Howard Hodgkin, born in 1932, is widely regarded as one of the most significant painters at work in Britain today. Renowned for his mastery of colour, Hodgkin represented Britain at the Venice Biennale in 1984, was awarded the Turner Prize in 1965 and was knighted in 1992. Hodgkin has been the subject of major retrospective exhibitions around the world, including a survey at Tate, London in 2006. For the British Council's premises in India, Hodgkin collaborated closely with the architect Charles Correa in the production of the magnificent mural for the front façade.

Although Hodgkin is principally known as a painter, and indeed one famed for his command of the medium, the artist has continually explored the possibilities of printmaking. Over the course of half a century, Hodgkin has produced more than 140 print editions, experimenting with material, technique and scale to create a substantial body of work, as accomplished as his works in oil.
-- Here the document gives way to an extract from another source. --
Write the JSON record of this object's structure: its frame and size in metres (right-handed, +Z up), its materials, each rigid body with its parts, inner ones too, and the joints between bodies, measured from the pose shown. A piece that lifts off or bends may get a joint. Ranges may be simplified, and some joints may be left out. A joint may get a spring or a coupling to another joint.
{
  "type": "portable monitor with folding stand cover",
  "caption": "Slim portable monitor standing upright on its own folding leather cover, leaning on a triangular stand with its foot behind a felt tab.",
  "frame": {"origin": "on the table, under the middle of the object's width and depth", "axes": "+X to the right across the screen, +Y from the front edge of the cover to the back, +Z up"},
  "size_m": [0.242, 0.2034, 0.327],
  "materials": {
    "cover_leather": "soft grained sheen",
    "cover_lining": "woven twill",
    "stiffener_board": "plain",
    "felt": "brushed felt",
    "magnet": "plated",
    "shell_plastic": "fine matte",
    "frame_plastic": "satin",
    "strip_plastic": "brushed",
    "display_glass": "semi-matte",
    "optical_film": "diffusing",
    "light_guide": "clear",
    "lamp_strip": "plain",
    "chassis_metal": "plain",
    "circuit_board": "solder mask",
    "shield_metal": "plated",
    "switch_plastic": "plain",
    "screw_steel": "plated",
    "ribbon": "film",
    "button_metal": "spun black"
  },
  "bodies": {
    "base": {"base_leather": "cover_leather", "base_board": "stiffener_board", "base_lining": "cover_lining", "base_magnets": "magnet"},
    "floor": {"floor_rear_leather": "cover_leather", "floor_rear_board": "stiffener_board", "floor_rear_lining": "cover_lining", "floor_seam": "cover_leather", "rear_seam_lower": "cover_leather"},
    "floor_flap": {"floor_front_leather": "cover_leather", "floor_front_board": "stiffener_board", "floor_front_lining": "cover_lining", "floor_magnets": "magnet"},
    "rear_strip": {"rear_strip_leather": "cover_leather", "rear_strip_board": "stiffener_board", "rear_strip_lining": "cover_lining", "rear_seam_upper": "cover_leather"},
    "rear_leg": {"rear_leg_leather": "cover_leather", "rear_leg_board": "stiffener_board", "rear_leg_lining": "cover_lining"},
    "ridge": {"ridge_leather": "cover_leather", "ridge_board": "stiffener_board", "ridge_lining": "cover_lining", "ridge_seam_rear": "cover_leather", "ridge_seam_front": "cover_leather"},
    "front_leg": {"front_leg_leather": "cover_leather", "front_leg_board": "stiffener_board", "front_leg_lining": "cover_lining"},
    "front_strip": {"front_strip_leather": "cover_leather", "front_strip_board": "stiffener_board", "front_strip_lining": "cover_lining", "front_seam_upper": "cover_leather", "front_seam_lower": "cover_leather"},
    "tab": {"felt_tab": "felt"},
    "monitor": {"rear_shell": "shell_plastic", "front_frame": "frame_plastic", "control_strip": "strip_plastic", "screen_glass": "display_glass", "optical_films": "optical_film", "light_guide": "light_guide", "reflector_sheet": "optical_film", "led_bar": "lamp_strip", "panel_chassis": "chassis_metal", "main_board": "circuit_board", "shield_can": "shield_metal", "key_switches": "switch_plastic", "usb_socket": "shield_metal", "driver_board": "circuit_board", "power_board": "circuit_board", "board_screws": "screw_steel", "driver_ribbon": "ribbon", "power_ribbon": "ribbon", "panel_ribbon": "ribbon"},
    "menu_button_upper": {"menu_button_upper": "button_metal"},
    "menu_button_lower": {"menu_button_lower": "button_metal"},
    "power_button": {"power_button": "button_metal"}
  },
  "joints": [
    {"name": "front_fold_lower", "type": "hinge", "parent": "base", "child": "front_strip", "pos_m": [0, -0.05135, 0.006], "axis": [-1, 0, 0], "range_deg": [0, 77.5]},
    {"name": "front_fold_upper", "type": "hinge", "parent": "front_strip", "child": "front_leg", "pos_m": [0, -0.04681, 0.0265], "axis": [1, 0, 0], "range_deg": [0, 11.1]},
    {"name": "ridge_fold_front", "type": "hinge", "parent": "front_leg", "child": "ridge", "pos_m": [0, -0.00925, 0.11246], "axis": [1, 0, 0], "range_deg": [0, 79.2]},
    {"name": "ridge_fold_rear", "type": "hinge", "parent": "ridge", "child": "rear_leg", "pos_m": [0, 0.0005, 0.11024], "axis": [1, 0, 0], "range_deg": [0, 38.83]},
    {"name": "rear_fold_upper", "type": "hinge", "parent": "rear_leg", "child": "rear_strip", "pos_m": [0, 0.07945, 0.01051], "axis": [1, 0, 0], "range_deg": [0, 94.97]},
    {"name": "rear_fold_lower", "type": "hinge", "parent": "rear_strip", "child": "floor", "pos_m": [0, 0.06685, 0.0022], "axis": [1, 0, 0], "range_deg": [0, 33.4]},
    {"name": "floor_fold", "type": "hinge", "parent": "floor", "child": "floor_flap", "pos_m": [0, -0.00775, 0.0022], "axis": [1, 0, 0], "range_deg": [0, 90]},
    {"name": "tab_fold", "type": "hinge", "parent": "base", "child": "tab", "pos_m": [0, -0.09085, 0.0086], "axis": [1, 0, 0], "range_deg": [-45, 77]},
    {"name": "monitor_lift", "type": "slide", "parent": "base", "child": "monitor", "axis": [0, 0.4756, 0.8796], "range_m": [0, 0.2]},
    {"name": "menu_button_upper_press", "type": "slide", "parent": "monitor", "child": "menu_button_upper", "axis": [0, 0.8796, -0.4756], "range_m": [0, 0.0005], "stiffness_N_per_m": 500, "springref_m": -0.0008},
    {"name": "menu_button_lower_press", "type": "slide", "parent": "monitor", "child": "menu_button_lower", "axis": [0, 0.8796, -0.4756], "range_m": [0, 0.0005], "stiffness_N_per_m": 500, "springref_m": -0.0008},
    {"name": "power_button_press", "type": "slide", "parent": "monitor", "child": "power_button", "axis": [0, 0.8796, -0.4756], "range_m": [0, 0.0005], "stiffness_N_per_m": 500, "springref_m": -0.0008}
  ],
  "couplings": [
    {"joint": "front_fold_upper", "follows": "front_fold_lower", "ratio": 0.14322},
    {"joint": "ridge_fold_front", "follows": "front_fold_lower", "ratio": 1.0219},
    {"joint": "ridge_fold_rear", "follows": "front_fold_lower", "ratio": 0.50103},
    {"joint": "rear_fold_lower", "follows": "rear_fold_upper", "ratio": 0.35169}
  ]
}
 This exhibition, drawn from the holdings of the British Council Collection, is an opportunity to consider key examples from Hodgkin's print oeuvre alongside the significant 1973 painting Still Life in a Restaurant. What we witness is the successful translation - the continuation -  of the artist's painterly mark in his graphic work. Included here is the artist's very first professional print Enter Laughing, produced in 1964, when Hodgkin was one of 25 young artists invited to make screenprints with the master printer Chris Prater of Kelpra Studio, London. Between 1966 and 1968 Hodgkin created several lithographs with Editions Alecto and in the early seventies, working with Maurice Payne at Petersburgh Press, he was introduced to intaglio printing processes, such as etching and aquatint, a practice further honed with master printer Jack Shirreff at 107 Workshop.Hodgkin has described printmaking as an alternative, and an escape, from the solitude of the studio. Making prints necessarily involves the participation of other people, it also invites experimentation.
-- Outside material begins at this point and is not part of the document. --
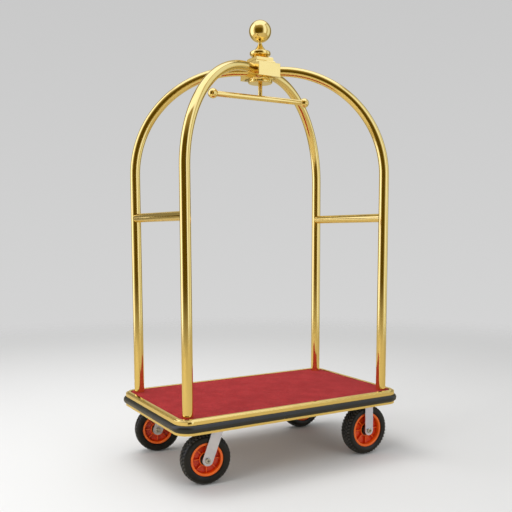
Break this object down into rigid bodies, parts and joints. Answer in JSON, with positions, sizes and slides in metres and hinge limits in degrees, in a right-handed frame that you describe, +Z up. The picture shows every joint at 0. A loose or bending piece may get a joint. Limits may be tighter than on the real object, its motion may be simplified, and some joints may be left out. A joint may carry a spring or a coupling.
{
  "type": "hotel luggage cart",
  "caption": "Hotel luggage cart: carpeted deck on casters, tall gold posts curving up to a central hub with a hanging rail below it and a ball on top.",
  "frame": {"origin": "on the floor under the middle of the deck", "axes": "+X along the deck towards the fixed casters, +Y across it towards the back, +Z up"},
  "size_m": [1.076, 0.644, 1.8913],
  "materials": {
    "polished_gold": "polished, gold-plated",
    "red_carpet": "low cut pile",
    "dark_bumper": "satin",
    "plywood": "sealed plywood",
    "black_steel": "satin black paint",
    "zinc_steel": "bright zinc plate",
    "bright_steel": "zinc plate",
    "orange_rim": "moulded, glossy",
    "black_tyre": "moulded rubber with a block tread"
  },
  "bodies": {
    "cart": {"post_back_left": "polished_gold", "post_back_right": "polished_gold", "post_front_left": "polished_gold", "post_front_right": "polished_gold", "crossbar_left": "polished_gold", "crossbar_right": "polished_gold", "hub_block": "polished_gold", "hub_cap": "polished_gold", "hub_underplate": "polished_gold", "finial_collar": "polished_gold", "finial_bell": "polished_gold", "finial_ball": "polished_gold", "hanger_rod": "polished_gold", "hanging_rail": "polished_gold", "rail_end_balls": "polished_gold", "top_trim": "polished_gold", "bottom_trim": "polished_gold", "carpet": "red_carpet", "bumper": "dark_bumper", "deck_board": "plywood", "frame_rail_back": "black_steel", "frame_rail_front": "black_steel", "frame_rail_left": "black_steel", "frame_rail_right": "black_steel", "caster_beam_left": "black_steel", "caster_beam_right": "black_steel", "swivel_plate_back": "zinc_steel", "swivel_plate_front": "zinc_steel", "fixed_fork_back": "zinc_steel", "fixed_fork_front": "zinc_steel", "kingpin_back": "bright_steel", "kingpin_front": "bright_steel", "axle_bolt_back_right": "bright_steel", "axle_bolt_front_right": "bright_steel", "axle_sleeve_back_right": "bright_steel", "axle_sleeve_front_right": "bright_steel", "caster_bolts": "bright_steel", "post_nuts": "bright_steel", "post_plugs": "bright_steel"},
    "swivel_front": {"swivel_fork_front": "zinc_steel", "swivel_balls_front": "bright_steel", "axle_bolt_front_left": "bright_steel", "axle_sleeve_front_left": "bright_steel"},
    "swivel_back": {"swivel_fork_back": "zinc_steel", "swivel_balls_back": "bright_steel", "axle_bolt_back_left": "bright_steel", "axle_sleeve_back_left": "bright_steel"},
    "wheel_front_left": {"tyre_front_left": "black_tyre", "rim_front_left": "orange_rim", "wheel_bearings_front_left": "bright_steel"},
    "wheel_front_right": {"tyre_front_right": "black_tyre", "rim_front_right": "orange_rim", "wheel_bearings_front_right": "bright_steel"},
    "wheel_back_left": {"tyre_back_left": "black_tyre", "rim_back_left": "orange_rim", "wheel_bearings_back_left": "bright_steel"},
    "wheel_back_right": {"tyre_back_right": "black_tyre", "rim_back_right": "orange_rim", "wheel_bearings_back_right": "bright_steel"}
  },
  "joints": [
    {"name": "swivel_front_turn", "type": "hinge", "parent": "cart", "child": "swivel_front", "pos_m": [-0.346, -0.24, 0.23], "axis": [0, 0, 1], "continuous": true},
    {"name": "swivel_back_turn", "type": "hinge", "parent": "cart", "child": "swivel_back", "pos_m": [-0.346, 0.24, 0.23], "axis": [0, 0, 1], "continuous": true},
    {"name": "wheel_front_left_roll", "type": "hinge", "parent": "swivel_front", "child": "wheel_front_left", "pos_m": [-0.38835, -0.23253, 0.099], "axis": [0.1736, 0.9848, 0], "continuous": true},
    {"name": "wheel_back_left_roll", "type": "hinge", "parent": "swivel_back", "child": "wheel_back_left", "pos_m": [-0.38689, 0.25329, 0.099], "axis": [0.309, 0.9511, 0], "continuous": true},
    {"name": "wheel_front_right_roll", "type": "hinge", "parent": "cart", "child": "wheel_front_right", "pos_m": [0.378, -0.248, 0.108], "axis": [0, 1, 0], "continuous": true},
    {"name": "wheel_back_right_roll", "type": "hinge", "parent": "cart", "child": "wheel_back_right", "pos_m": [0.378, 0.248, 0.108], "axis": [0, 1, 0], "continuous": true}
  ]
}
 As a painter, Hodgkin builds layer upon layer of expressive and vivid colour; printmaking, as such, is not a departure for the artist but a natural extension of his own tendency toward accumulation. In painting and print alike, the artist’s mark-making is emotional and gestural. Hodgkin has even made a feature of hand-colouring many of the prints – providing,  Pat Gilmour explains, a

solution for achieving something comparable to the energy, intensity and saturation of his paintings.[1]

Akin to Hodgkin's painting process, printmaking calls upon the artist to be both slow and spontaneous; he works in multiple layers - an accumulation of brushstrokes and mark-making, of plates and vivid colours – to create a rich and expressive image.

 Although there is a temptation to read Hodgkin's bold, gelid swathes of colour as abstraction, the images are in fact firmly rooted in emotion-rich experience, and memories, drawn from the artist's own life. Hodgkin has described his subject matter as 'simple and straightforward':

It ranges from views trough windows, landscapes, occasional still lifes, to memories of holidays, encounters with interiors and art collections, other people, other bodies, love affairs, sexual encounters and emotional situations of all kinds, even eating [2]

Howard Hodgkin, by his own definition, paints representational pictures of emotional situations. With events and emotions recalled and re-presented as spatial and formal experiments, it is a language of layering and of vivid accumulation well served by the painterly print.